Given instruction:
Reproduce exactly the lines from the line with "bpy.data.objects.remove(obj)" through the line with "for the weave", both included, and no other lines.

Information shown:
____

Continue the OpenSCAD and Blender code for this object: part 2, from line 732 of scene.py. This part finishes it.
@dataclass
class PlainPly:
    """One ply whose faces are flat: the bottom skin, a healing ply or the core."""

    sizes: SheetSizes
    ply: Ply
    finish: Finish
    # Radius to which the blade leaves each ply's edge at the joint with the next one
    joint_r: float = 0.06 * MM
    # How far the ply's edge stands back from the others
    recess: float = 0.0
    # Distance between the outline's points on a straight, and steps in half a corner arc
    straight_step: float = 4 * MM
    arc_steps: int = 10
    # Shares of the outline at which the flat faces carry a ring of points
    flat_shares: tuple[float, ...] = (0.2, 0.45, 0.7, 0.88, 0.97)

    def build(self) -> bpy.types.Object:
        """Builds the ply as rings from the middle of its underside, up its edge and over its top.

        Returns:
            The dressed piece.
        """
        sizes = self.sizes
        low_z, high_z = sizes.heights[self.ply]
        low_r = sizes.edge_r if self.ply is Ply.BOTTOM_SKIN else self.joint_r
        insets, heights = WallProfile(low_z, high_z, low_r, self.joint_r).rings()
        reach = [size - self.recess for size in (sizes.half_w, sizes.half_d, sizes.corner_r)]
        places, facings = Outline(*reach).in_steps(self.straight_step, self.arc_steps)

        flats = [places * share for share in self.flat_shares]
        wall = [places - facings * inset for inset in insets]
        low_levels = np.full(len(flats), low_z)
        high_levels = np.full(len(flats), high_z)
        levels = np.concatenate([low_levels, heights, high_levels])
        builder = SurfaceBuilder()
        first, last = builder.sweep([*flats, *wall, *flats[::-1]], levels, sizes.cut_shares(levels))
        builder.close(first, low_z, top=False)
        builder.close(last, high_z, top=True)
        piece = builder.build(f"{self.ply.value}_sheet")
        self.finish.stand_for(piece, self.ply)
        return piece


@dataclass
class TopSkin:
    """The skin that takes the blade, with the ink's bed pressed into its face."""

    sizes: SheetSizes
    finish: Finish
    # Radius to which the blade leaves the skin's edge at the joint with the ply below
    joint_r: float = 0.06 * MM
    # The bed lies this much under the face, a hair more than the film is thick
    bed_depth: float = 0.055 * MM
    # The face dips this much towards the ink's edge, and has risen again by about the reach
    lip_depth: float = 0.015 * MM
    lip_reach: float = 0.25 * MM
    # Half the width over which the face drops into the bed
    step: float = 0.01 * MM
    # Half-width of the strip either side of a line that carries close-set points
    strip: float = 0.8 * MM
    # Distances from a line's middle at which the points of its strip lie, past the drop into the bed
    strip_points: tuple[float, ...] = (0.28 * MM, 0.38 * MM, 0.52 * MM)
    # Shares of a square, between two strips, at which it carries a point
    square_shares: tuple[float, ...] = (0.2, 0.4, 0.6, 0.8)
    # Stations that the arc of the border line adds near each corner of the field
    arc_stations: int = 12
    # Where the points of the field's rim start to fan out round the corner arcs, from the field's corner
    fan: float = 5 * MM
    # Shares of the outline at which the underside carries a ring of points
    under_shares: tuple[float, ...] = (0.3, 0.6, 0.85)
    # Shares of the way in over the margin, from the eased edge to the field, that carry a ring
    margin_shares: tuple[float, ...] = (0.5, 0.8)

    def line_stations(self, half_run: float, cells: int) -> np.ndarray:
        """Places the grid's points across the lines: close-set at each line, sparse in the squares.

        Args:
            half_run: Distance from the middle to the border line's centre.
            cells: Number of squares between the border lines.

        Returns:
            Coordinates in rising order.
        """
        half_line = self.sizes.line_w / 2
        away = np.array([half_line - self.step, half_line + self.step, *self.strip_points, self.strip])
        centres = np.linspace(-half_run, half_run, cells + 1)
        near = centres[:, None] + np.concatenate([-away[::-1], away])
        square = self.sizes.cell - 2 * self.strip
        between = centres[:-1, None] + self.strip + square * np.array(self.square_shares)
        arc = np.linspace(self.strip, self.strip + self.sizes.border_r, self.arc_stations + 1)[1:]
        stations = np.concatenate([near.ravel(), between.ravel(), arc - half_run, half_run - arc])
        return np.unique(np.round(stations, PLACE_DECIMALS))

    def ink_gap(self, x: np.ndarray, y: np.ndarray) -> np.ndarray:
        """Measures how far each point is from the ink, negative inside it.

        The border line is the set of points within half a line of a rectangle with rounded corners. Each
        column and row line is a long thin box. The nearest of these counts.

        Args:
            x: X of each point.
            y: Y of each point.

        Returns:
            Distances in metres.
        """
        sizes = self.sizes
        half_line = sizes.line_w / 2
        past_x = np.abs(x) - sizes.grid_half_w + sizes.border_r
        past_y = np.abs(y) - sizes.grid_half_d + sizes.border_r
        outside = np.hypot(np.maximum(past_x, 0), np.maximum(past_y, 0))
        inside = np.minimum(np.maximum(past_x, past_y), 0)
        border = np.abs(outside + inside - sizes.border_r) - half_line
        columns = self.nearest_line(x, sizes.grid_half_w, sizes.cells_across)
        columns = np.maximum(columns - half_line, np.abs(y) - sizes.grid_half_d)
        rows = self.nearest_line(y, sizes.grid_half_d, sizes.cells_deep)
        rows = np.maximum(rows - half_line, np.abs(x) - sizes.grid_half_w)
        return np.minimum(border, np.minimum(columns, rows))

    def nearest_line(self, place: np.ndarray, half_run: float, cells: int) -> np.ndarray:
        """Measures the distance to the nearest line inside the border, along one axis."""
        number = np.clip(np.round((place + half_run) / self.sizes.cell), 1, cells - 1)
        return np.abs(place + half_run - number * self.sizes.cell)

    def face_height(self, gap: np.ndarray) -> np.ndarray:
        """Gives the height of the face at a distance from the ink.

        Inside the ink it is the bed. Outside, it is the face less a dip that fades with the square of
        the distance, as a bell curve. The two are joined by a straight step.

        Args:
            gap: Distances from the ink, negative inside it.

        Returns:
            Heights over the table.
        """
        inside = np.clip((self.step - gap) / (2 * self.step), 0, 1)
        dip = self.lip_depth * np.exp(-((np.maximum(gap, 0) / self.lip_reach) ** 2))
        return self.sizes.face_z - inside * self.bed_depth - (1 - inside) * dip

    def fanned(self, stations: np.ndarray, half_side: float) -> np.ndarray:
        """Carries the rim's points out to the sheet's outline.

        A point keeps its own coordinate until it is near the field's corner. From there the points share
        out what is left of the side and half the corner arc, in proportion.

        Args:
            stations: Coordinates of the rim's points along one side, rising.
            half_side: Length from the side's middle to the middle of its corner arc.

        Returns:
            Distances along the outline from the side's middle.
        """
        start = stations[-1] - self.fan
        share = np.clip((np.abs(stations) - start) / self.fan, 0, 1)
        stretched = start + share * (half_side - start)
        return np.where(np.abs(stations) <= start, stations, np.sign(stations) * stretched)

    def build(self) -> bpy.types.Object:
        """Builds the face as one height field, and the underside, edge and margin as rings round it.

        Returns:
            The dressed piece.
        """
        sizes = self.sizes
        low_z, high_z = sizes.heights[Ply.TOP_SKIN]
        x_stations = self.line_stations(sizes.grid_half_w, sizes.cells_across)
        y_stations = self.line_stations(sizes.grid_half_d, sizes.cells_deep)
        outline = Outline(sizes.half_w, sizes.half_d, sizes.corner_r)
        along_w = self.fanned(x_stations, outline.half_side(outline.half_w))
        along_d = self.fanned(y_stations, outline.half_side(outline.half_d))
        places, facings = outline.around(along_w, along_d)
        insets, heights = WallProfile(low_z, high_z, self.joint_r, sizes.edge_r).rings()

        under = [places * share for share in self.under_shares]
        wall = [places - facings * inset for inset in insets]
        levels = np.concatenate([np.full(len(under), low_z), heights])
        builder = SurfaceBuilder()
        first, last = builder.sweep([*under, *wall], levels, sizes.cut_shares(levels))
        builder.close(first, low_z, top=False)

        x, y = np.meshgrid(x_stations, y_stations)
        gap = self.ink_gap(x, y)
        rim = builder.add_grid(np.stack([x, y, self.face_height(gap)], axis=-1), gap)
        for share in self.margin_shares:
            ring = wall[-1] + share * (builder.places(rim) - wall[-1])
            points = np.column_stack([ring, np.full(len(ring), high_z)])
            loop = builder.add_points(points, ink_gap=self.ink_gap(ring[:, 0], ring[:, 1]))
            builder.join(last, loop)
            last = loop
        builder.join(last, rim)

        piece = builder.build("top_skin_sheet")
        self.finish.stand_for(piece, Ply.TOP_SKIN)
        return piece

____

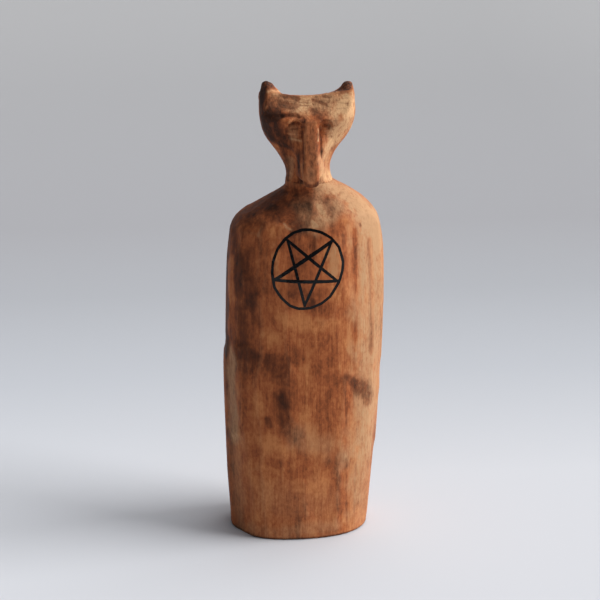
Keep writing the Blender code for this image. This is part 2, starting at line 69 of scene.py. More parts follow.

____

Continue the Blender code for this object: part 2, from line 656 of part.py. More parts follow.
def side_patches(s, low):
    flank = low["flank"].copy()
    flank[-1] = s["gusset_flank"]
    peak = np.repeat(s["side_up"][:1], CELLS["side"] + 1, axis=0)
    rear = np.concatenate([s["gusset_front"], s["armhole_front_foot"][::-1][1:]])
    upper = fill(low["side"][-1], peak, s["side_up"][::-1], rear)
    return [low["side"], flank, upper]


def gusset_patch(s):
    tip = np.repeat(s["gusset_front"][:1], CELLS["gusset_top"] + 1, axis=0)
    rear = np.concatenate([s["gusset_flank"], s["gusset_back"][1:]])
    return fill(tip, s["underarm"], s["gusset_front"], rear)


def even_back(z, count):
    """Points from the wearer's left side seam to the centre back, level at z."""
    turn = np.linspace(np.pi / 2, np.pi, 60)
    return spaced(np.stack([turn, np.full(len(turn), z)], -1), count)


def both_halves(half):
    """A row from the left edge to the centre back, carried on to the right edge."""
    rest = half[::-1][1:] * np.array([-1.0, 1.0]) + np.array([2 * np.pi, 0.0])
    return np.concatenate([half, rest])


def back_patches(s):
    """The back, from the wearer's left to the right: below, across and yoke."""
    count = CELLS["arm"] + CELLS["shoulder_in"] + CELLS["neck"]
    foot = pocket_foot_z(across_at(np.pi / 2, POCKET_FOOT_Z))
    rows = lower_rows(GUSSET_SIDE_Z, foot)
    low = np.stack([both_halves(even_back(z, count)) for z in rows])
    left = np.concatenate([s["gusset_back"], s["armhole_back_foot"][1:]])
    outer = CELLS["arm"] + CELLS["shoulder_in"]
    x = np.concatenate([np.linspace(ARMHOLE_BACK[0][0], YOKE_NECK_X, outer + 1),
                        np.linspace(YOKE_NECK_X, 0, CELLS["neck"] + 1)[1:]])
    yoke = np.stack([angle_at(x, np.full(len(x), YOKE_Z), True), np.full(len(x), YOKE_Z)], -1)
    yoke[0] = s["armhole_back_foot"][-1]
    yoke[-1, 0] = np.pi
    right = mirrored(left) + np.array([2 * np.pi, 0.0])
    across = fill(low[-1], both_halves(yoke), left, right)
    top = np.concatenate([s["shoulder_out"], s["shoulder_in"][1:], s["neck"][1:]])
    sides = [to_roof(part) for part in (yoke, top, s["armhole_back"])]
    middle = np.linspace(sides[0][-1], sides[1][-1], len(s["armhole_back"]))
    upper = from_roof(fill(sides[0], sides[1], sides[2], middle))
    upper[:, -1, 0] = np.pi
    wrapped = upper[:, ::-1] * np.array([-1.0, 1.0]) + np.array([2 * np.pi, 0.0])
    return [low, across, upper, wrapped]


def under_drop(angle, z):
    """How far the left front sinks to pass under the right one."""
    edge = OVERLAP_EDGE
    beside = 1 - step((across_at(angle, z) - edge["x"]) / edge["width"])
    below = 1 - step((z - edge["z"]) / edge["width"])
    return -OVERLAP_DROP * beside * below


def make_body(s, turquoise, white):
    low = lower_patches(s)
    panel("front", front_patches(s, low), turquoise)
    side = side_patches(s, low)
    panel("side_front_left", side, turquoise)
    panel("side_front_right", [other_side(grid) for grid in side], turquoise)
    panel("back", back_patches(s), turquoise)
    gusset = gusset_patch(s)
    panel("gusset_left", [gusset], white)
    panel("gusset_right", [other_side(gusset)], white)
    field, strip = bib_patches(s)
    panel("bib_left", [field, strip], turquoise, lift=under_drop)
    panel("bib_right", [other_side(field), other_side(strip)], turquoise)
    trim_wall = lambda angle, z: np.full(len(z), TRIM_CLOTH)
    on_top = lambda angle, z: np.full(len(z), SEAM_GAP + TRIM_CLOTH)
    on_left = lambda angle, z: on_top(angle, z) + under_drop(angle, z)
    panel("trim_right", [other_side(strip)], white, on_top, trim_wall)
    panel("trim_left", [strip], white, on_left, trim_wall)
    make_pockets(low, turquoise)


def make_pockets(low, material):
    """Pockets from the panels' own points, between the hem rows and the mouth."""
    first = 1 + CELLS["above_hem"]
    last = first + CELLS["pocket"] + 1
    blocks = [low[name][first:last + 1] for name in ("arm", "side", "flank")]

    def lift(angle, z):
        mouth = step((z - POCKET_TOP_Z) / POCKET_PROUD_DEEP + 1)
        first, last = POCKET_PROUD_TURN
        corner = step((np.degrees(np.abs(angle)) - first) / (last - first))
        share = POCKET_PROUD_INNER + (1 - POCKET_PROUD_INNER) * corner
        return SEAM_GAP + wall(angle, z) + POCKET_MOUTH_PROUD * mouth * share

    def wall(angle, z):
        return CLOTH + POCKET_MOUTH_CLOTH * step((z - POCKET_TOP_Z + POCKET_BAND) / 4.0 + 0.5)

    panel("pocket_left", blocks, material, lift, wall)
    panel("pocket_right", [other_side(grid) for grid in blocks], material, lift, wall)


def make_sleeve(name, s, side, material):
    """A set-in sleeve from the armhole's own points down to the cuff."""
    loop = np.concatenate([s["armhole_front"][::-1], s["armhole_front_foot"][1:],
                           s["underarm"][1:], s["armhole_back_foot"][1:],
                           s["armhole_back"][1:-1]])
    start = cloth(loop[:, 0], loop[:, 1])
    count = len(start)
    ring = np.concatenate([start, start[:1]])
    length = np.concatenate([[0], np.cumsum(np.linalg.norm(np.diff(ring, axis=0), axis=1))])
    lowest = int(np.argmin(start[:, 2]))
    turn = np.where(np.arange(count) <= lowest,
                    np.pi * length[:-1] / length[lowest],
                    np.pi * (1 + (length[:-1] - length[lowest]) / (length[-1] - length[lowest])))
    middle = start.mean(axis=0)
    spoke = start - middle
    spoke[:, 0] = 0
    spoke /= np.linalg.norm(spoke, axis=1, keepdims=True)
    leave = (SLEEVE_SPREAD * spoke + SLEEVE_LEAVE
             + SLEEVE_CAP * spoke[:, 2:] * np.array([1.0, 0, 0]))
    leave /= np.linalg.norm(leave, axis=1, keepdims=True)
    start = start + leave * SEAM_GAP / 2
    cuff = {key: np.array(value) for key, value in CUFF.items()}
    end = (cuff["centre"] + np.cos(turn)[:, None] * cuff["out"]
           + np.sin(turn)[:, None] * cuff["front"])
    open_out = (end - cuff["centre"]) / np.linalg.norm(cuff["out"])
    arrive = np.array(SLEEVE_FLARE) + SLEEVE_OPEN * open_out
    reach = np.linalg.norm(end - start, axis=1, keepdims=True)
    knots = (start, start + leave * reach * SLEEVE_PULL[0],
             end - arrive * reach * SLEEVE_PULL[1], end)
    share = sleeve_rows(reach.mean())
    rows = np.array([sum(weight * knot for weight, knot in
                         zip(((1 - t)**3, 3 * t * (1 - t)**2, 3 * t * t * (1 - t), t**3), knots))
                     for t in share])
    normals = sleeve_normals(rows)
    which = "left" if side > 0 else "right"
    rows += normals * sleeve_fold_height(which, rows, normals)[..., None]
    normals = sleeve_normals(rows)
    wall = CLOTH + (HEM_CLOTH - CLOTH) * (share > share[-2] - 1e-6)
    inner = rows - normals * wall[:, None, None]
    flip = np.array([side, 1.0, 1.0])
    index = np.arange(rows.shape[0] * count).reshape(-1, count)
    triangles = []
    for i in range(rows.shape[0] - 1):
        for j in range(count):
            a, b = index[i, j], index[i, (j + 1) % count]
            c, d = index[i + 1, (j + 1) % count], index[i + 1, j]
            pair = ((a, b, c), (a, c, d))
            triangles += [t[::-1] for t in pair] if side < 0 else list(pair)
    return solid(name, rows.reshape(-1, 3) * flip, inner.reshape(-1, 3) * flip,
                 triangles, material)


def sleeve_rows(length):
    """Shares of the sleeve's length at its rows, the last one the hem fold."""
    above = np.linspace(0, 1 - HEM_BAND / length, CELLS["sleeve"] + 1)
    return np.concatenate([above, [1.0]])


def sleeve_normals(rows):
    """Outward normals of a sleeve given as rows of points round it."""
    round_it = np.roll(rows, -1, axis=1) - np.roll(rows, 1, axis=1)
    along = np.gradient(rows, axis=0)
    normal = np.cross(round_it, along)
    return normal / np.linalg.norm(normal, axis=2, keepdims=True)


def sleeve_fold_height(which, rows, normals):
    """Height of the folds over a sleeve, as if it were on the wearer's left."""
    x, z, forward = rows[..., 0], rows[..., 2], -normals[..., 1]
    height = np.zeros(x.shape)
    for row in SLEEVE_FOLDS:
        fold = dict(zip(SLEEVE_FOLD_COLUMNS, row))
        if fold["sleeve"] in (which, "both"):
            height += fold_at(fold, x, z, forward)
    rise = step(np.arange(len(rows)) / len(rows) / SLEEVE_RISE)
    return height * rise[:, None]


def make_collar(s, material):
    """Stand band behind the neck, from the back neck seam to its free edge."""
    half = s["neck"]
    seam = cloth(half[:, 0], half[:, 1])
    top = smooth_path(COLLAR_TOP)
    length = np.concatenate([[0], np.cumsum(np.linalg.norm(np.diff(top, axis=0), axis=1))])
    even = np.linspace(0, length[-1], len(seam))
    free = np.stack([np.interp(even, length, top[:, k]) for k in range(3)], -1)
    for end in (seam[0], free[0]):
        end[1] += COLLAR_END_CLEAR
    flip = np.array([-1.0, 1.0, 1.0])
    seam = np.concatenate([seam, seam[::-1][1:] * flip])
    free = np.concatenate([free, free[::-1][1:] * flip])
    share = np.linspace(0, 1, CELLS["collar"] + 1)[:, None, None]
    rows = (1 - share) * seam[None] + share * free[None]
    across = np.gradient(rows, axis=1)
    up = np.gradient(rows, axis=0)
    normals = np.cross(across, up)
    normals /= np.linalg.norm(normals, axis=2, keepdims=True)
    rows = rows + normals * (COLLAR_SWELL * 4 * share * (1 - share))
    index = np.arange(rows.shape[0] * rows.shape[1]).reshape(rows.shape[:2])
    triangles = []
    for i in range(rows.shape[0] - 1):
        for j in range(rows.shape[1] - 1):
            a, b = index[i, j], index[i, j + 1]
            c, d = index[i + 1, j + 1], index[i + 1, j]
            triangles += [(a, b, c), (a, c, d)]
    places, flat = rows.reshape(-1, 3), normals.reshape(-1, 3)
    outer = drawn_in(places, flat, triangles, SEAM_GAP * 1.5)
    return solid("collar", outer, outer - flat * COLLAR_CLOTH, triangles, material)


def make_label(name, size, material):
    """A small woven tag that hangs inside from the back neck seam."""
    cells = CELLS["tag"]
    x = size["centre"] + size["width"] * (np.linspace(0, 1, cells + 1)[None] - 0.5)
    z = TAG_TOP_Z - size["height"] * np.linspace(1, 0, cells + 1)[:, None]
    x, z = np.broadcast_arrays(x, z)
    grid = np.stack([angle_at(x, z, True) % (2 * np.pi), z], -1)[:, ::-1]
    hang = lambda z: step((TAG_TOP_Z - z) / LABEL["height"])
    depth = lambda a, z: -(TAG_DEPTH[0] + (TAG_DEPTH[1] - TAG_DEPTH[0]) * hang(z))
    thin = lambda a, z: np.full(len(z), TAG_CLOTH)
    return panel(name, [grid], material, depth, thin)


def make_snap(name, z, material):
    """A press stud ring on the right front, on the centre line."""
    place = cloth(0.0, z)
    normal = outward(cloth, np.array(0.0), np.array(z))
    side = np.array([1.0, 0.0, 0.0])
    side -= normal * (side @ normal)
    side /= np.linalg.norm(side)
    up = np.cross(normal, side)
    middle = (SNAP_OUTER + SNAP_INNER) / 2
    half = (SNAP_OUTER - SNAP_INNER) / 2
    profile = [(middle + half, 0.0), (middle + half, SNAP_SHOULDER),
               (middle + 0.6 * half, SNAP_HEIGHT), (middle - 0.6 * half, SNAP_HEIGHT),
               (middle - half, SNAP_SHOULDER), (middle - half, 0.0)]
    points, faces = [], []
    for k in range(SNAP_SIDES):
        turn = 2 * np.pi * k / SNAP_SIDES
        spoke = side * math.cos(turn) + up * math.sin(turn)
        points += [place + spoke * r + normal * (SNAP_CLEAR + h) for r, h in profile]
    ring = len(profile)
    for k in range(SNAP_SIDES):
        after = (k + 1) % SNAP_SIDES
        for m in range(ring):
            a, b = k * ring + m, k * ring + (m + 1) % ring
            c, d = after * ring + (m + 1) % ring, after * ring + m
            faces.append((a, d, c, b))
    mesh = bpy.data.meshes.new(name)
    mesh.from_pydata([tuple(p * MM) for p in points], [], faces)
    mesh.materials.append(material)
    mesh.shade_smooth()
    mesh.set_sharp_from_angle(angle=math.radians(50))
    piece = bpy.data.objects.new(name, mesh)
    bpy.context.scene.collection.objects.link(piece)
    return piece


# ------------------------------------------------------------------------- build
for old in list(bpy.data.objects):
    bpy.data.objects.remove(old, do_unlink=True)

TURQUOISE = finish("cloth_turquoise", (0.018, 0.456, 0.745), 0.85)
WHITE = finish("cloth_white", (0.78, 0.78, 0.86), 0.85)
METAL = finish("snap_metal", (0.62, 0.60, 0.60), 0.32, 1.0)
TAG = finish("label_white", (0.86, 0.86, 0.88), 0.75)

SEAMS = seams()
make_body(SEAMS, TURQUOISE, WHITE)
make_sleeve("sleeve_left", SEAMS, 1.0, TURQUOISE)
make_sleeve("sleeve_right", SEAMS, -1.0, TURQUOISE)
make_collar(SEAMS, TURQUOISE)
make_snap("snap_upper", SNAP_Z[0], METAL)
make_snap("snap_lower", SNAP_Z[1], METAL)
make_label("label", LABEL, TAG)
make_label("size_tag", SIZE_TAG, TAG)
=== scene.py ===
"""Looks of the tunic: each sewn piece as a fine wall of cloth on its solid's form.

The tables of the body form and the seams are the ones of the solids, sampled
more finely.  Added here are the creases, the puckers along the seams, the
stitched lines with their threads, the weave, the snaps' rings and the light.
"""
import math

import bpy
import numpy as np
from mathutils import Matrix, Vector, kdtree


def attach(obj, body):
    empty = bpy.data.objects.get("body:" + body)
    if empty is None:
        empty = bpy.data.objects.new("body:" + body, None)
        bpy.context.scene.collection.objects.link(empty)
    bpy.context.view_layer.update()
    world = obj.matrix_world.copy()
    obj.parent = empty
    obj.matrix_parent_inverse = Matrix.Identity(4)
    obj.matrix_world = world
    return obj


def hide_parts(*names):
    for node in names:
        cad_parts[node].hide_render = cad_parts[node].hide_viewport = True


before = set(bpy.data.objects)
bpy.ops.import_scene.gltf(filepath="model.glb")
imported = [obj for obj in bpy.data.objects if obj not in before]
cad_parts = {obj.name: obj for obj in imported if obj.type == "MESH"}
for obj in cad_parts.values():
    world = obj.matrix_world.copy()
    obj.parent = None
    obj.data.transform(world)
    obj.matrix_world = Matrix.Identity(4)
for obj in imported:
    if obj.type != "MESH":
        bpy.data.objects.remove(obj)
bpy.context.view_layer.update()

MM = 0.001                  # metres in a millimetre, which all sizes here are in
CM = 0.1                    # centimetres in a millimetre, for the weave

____

Result of this exercise:
        bpy.data.objects.remove(obj)
bpy.context.view_layer.update()

MM = 0.001                  # metres in a millimetre, which all sizes here are in
CM = 0.1                    # centimetres in a millimetre, for the weave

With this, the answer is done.